Ed è proprio questo il testo che Assocontact, l’associazione nazionale che insieme ad Assotel rappresenta circa il 60% degli addetti ai call center, sta cercando far modificare. A preoccupare di più l’associazione è il cosiddetto “prefisso unico”. Il disegno di legge prevede infatti che tutte le chiamate pubblicitarie debbano essere riconoscibili da un codice che sarebbe lo stesso per tutte le società di call center. Basterà guardare il numero per capire che si tratta di telemarketing e, sulla base di questo, si deciderà se rispondere.

“In Germania è stata adottata una misura simile, che ha decretato la fine di questo canale commerciale” spiega Paolo Sarzana, presidente di Assocontact. La cui contro-proposta è quella di un numero telefonico riconoscibile e ricontattabile. Oggi, infatti, la maggior parte delle linee utilizzate dai call-center funzionano solo in uscita, non possono quindi ricevere chiamate.

“In questo modo il cliente potrà sapere se lo sta chiamando la propria compagnia telefonica, la propria assicurazione, magari per questioni amministrative o se, invece, sta per ricevere una nuova proposta commerciale. Il prefisso unico non dà ai consumatori la possibilità di distinguere chi li sta chiamando” aggiunge Sarzana. “Assocontact agita uno spauracchio che non c’è – replica Massimiliano Dona, presidente dell’Unione Nazionale Consumatori (Unc) – la nostra banca, o la nostra società di energia, infatti, ha altri strumenti per contattarci in caso di problemi amministrativi, come uno scoperto o una bolletta non pagata. Non è vero che rischiamo di perdere telefonate utili”. Dona rilancia: “Posso capire che un solo prefisso sia poco, basterebbe introdurne 3 o 4, ognuno associato a una tipologia di servizio. Ma il telemarketing dev’essere immediatamente riconoscibile”.

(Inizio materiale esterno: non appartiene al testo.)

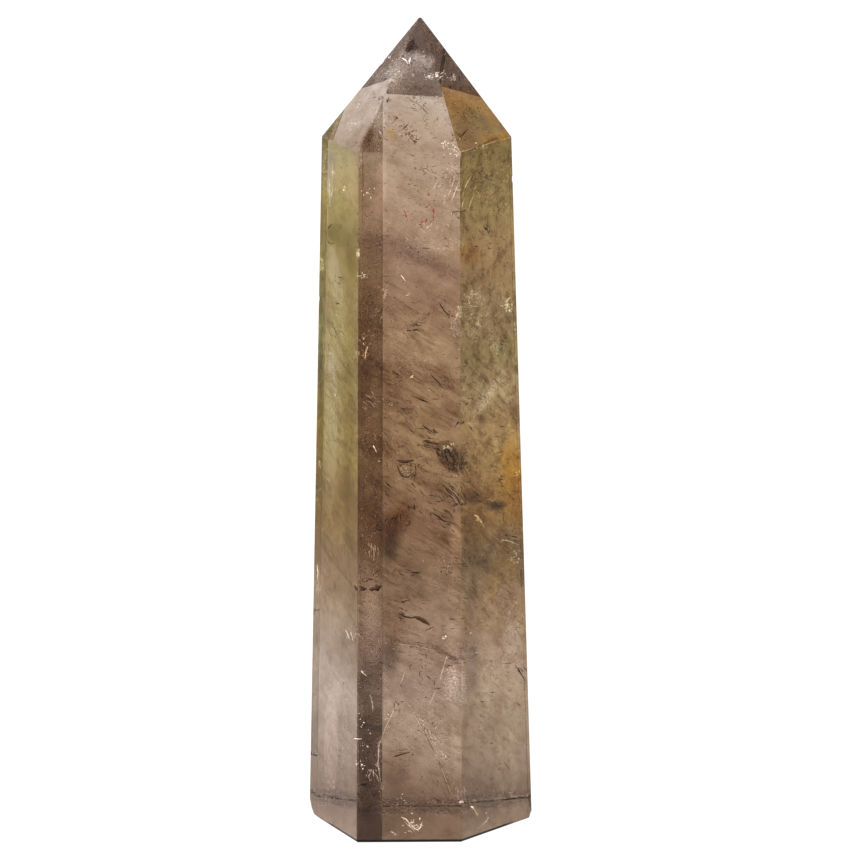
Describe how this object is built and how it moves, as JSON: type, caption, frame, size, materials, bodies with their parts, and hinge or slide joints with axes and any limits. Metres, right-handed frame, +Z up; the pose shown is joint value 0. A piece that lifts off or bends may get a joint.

L’altro punto dolente del Ddl anti-telemarketing, secondo l’associazione di categoria, è l’azzeramento di tutti i consensi forniti in precedenza dai consumatori. La maggior parte delle chiamate commerciali, infatti, sono il risultato di un consenso che abbiamo fornito noi stessi. Magari a un operatore di call center, o in negozio. Il disegno di legge farebbe piazza pulita di tutto, per consentirci di ricominciare da zero, magari con qualche attenzione in più a cosa firmiamo.

“Per almeno sei mesi si congelerebbe tutta l’attività dei call-center, che lavorano su banche dati ottenute in modo legittimo. Cosa faremmo, in attesa di ottenere nuovi consensi?” si chiede il presidente di Assocontact. In ballo ci sarebbero 40.000 posti di lavoro, la maggior parte dei quali al sud e under 30.

“Siamo di fronte a una giungla che dev’essere regolamentata con l’accetta” spiega senza troppi giri di parole Massimiliano Dona. “La revoca dei consensi è stata una nostra battaglia. E attenzione: non si tratta di impedire alle società di cui siamo clienti di chiamarci, ma di farlo solo per questioni importanti e non per proporci nuovi servizi o nuovi contratti. Dobbiamo essere liberi di scegliere”.

La notizia, però, è che la Camera potrebbe modificare la legge per “ammorbidire” proprio questi due aspetti. “Abbiamo parlato con i presidenti di commissione e mi pare che ci sia una volontà di modifica. Cambiare la legge non vorrebbe dire affossarla, i tempi tecnici ci sarebbero” spiega Sarzana.

Come giustificare, però, le telefonate insistenti e spesso sgarbate di operatori di call-center spregiudicati? Secondo Assocontact i call-center non sono tutti uguali. “Noi e Assotel rappresentiamo 25.000 lavoratori, che aderiscono a un codice etico e vengono retribuiti secondo un contratto collettivo nazionale. Ce ne sono, però, altri 15.000 rappresentati da altre associazioni che guadagnano la metà, quando vengono pagati – ammonisce Sarzana – ed è logico che questi ragazzi facciano di tutto per accaparrarsi qualche contratto in più e aumentare il proprio salario. Sta alle istituzioni vigilare su queste realtà, noi ne paghiamo solo le conseguenze”.

“Quello dei posti di lavoro è un argomento molto caro a chi vuole mantenere lo status quo. Ma i due aspetti della riforma contro cui si scaglia Assocontact non devono essere toccati, altrimenti la legge verrà completamente depotenziata” è l’analisi del presidente di Unione Nazionale Consumatori.